Well....everyone is a little bit correct. Hang on for the ride………..
The fact of the matter is that the current draw is dependant on the resistance of the bulb's filament, and the applied voltage. Similarly, the bulb's wattage consumption is also related to these quantities.
In order to calculate what current draw the bulb will experience at a different voltage (i.e. 12V or 13.6), we need to first determine the only fixed quantity....the bulb's filament resistance. We have two methods available to us; measurement and calculation. Both present their own unique challenges.

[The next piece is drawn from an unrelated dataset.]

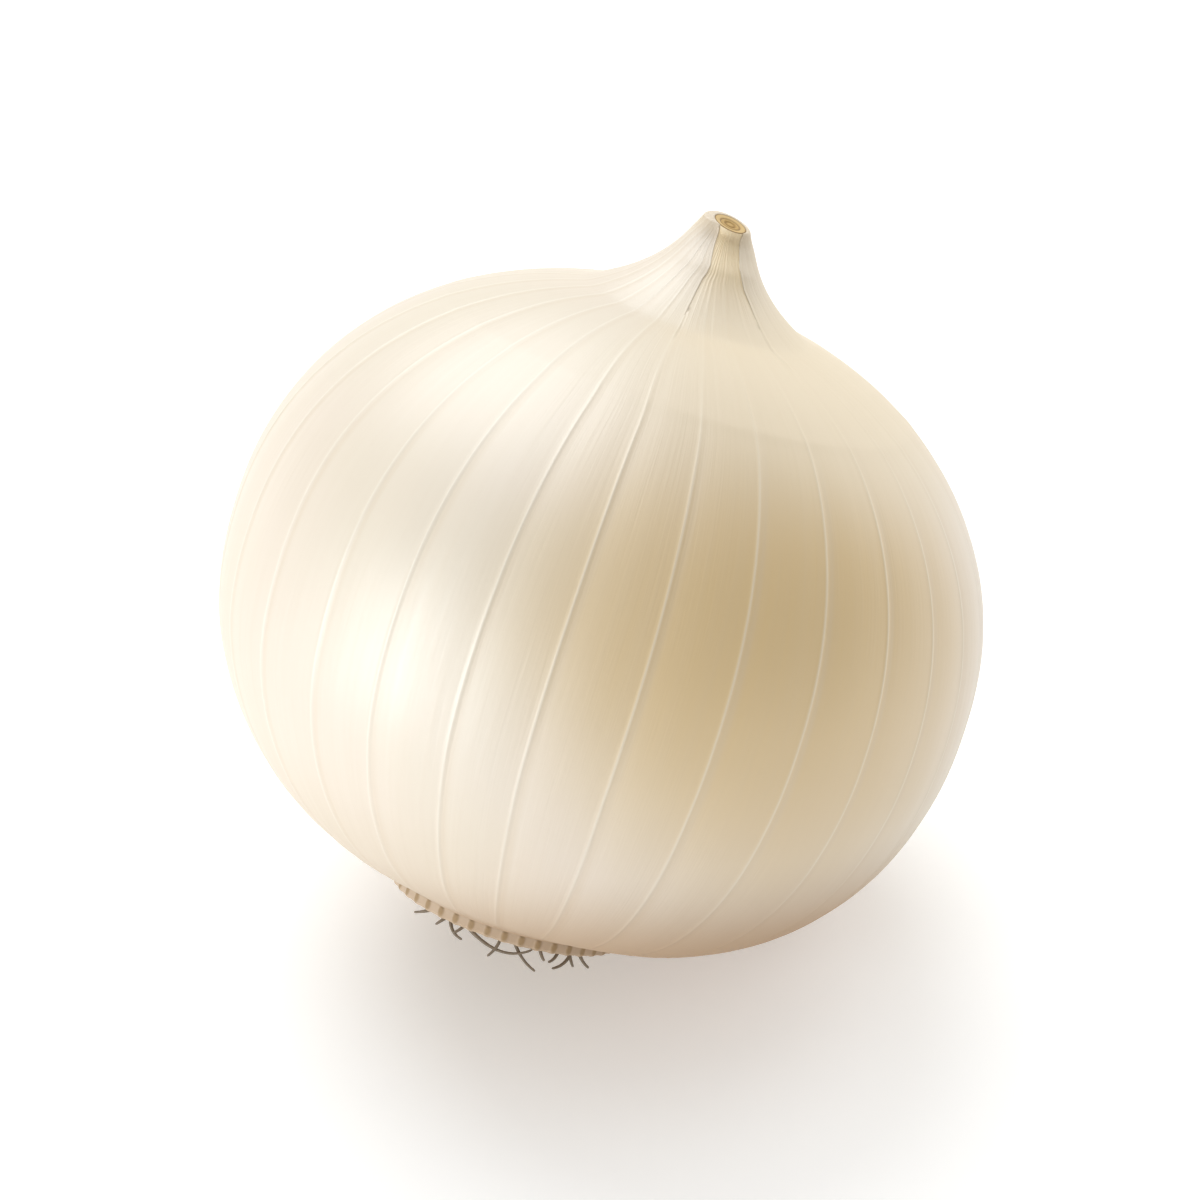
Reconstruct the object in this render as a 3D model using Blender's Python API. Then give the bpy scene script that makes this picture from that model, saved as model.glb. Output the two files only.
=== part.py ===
# A white onion with its dried neck and its tuft of roots, lying over on a small flat spot.
# Units are metres and +Z is up. The origin is the middle of the flat spot that the bulb rests on.
# The bulb is shaped about its own axis, root end down, with its middle at the local origin.
# Its local -Y side is the front, where the outer skin has parted at the neck.

import math
import random

import bmesh
import bpy
from mathutils import Euler, Matrix, Vector

MM = 0.001

# Bulb: a squarish ellipse turned about the axis
BULB_RADIUS = 40.0 * MM
BULB_HALF_HEIGHT = 34.8 * MM
SQUARENESS = 2.15

# Neck: flares out of the bulb's shoulder and narrows to the cut tip
NECK_RADIUS = 1.74 * MM
FLARE = 23.6 * MM
FLARE_START = 27.9 * MM
FLARE_LENGTH = 6.55 * MM
FLARE_POWER = 1.26
SHOULDER_SOFTNESS = 0.3 * MM
NECK_TIP = 44.0 * MM
TIP_NARROWING = 0.35 * MM
TIP_LENGTH = 3.0 * MM
NECK_LEAN_START = 34.0 * MM
NECK_LEAN_RIGHT = 0.4 * MM
NECK_LEAN_FRONT = 1.1 * MM
CUT_SLOPE_RIGHT = 0.16
CUT_SLOPE_FRONT = 0.21

# The bulb's lower part leans a little to the right, more and more down to just above the rim
ROOT_LEAN_RIGHT = 0.85 * MM
ROOT_LEAN_START = -9.0 * MM
ROOT_LEAN_FULL = -30.2 * MM
ROOT_LEAN_END = -32.0 * MM
ROOT_LEAN_POWER = 1.3

# Outer skin where it stands clear of the inner neck
SKIN_WALL = 0.6 * MM
CLEARANCE = 0.3 * MM
SOCKET_FLOOR = 34.0 * MM
PARTING_BASE = 35.6 * MM

# Edge of the outer skin round the neck: bearing from the front in degrees, height in mm
SKIN_EDGE = (
    (-180, 44.0),
    (-36, 44.0),
    (-26, 43.5),
    (-18, 42.5),
    (-12, 41.3),
    (-7, 40.0),
    (-5, 37.4),
    (-3, 35.6),
    (40, 35.6),
    (43, 37.6),
    (46, 40.8),
    (53, 42.0),
    (60, 43.5),
    (66, 44.0),
    (180, 44.0),
)

# Ribs that run from the neck to the root end: bearings in degrees of those at the front,
# with the rest spaced evenly behind
FRONT_RIBS = (-68.3, -55.0, -41.3, -29.2, -15.8, -4.2, 8.7, 21.7, 35.0, 48.3, 60.3, 71.7)
RIBS = 28
RIB_HALF_WIDTH = 0.6 * MM
RIB_HEIGHT = 0.35 * MM
RIB_TWIST = math.radians(1.0)
NECK_RIB_HEIGHT = 0.12 * MM
COLUMNS_PER_RIB = 4
BODY_ROWS = 22
SHOULDER_ROWS = 4
COLLAR_ROWS = 6
NECK_CORE_ROWS = 9
FIBRE_DEPTH = 0.08 * MM
FIRST_FIBRE = math.radians(-4.2)

# The rings of the cut face, as shares of its radius, and how deep they are sunk
CUT_RING = (0.68, 0.62, 0.48, 0.44)
CUT_CORE = (0.24, 0.18)
CUT_STEP = 0.30 * MM

# Root end: a low cone down to the rim, a shallow recess, and the root plate that sits in it
CONE_RADIUS = 20.5 * MM
RIM_RADIUS = 13.0 * MM
RIM_HEIGHT = -33.0 * MM
RECESS_DEPTH = 0.8 * MM
RIM_LIP = 0.25 * MM
PLATE_RADIUS = 12.6 * MM
PLATE_TOP = -32.5 * MM
PLATE_BOTTOM = -33.9 * MM
PLATE_HOLLOW = 0.25 * MM
PLATE_HOLLOW_RADIUS = 6.9 * MM
PLATE_FLAT_RADIUS = 11.3 * MM
PLATE_EDGE = 0.3 * MM
PLATE_ROUND = 0.45 * MM
PLATE_BAND = 0.9 * MM
ROOT_STUBS = 43
PLATE_COLUMNS = 90
FIRST_STUB = math.radians(2.8)
STUB_SIZE = Vector((0.28, 0.30, 0.42)) * MM
STUB_HEIGHT = -33.5 * MM

# Roots
ROOT_RADIUS = 0.30 * MM
ROOT_TIP_RADIUS = 0.20 * MM
ROOT_POINTS = 7
ROOT_SUNK = 0.5 * MM
ROOT_START = 11.8 * MM
FLOOR_GAP = 0.35 * MM
GROUND_ROOM = 1.6 * MM

# Roots not seen at the front, drawn within a reach to the right, downwards and outwards, in mm
REAR_ROOTS = 9
REAR_SPAN = (110, 250)
REAR_WANDER = 4
REAR_REACH = ((-1.8, 1.8), (0.8, 1.6), (0.2, 0.9))
INNER_ROOTS = 10
INNER_SPAN = (2.4 * MM, 6.6 * MM)
INNER_REACH = ((-1.5, 1.5), (0.7, 1.1), (0.1, 0.8))
GOLDEN_ANGLE = math.radians(137.5)
ROOT_BEND = 0.3
ROOT_DROOP = 0.2

# Roots seen at the front: bearing from the front in degrees, then how far its middle and its
# tip lie to the right, downwards and outwards from its start, in mm
FRONT_ROOTS = (
    (-38.3, (-0.8, 0.55, 0.5), (-1.7, 1.0, 0.7)),
    (-28.6, (-0.2, 0.4, 0.5), (-0.6, 1.0, 0.8)),
    (-26.4, (1.0, 0.95, 0.5), (2.3, 1.3, 0.6)),
    (-17.8, (-0.3, 0.55, 0.5), (-0.7, 1.0, 0.8)),
    (-16.5, (4.1, 1.2, -0.2), (7.1, 0.1, -1.4)),
    (1.7, (-0.2, 1.0, 0.5), (-0.8, 2.05, 0.8)),
    (9.1, (1.3, 1.4, 0.4), (2.9, 2.3, 0.5)),
    (22.7, (0.3, 0.7, 0.5), (0.6, 1.0, 0.8)),
    (33.5, (-0.6, 0.7, 0.5), (-1.3, 1.1, 0.7)),
    (41.4, (-1.0, 1.1, 0.5), (-2.4, 1.7, 0.6)),
    (40.4, (0.1, 0.7, 0.5), (0.4, 1.3, 0.8)),
    (46.9, (0.5, 0.8, 0.5), (1.4, 1.4, 0.7)),
)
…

Because it may be difficult to determine the voltage that the manufacture based the bulb's wattage rating on, it's probably easier (and better) to actually measure the bulb's filament resistance. At first, it would seem easy enough....simply read the resistance using a Volt-Ohm meter. Problem is, the resistance may be such a low value (i.e. <2 ohms), that the VOM may not be able to give an accurate measurement. Instead, we need to measure the voltage (at the bulb's terminals) and the current draw. Let's assume we measure the following values:
Voltage (V) = 13.6 volts
Current (I) = 7.1 amps
Here, the equation P = V x I will yield the ACTUAL bulb wattage (i.e. 13.6 x 7.1 = 96.56 Watts). Don't be surprised if you can't get the numbers to equal the manufacturer's 100 watt number (higher or lower). First, we don't know what voltage he used for rating the bulb. Second, there are manufacturing tolerances which effect the bulb's actual wattage capability. (That's why it's better to actually do measurements.)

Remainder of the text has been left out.